I've been using S3 to store and serve FLV and MP4 videos. It works great, but the content is progressively downloaded. I was wondering if it is possible to get so-called "pseudo streaming" to work with S3.

Pseudo streaming allows viewers to seek ahead in a video before the full video has downloaded as well as send only the bits necessary to the Flash player.

I'm aware of Lighttp's pseudo streaming plugin, and I know I can use keyframed FLV files with an XMOOV script - but I'd like to setup this up with S3, as opposed to running my own server.

Any help is appreciated.

A: 

I recently used Wowza on an EC2 instance, it's super easy to setup and works great for providing real streaming ...

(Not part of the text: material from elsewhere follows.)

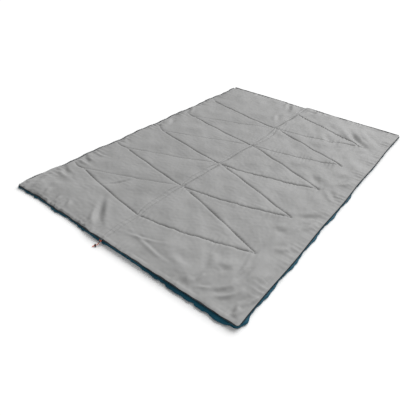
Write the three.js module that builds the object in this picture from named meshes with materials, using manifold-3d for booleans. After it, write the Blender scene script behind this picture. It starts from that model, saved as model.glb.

It seems like pseudo-streaming is not straight forward on S3 : (https://developer.amazonwebservices.com/connect/message.jspa?messageID=77737).

Theo.T
+3  A: 

No.

No, you can't do pseudo-streaming with S3. This is because of a couple of reasons:

  • S3 does not allow you to managed the bit rate of the download in any way
  • S3 does not allow you to place any logic in front of the file. This means:
    • no seeking into the middle of the file
    • no MOOV atom magic--if it is not at the front of the file, then the entire file will be downloaded before playback.

What you can do is this (and I have done something similar myself for a project):

  • Run an EC2 instance with lightty & mod_h264_streaming for seeking requests. You may even want to host your application/site on EC2 in this case.
  • have a copy of the file local to your instance
  • have a copy of the file on S3 for delivery from byte 0 (as I'd guess the majority of your requests would be.
  • Move the MOOV atom on file upload. This is not so difficult to do programatically.

EC2 bandwidth charges are the same as S3, but the total EC2 instance bandwidth is limited (100-250mpbs?), while S3 is effectively unlimited.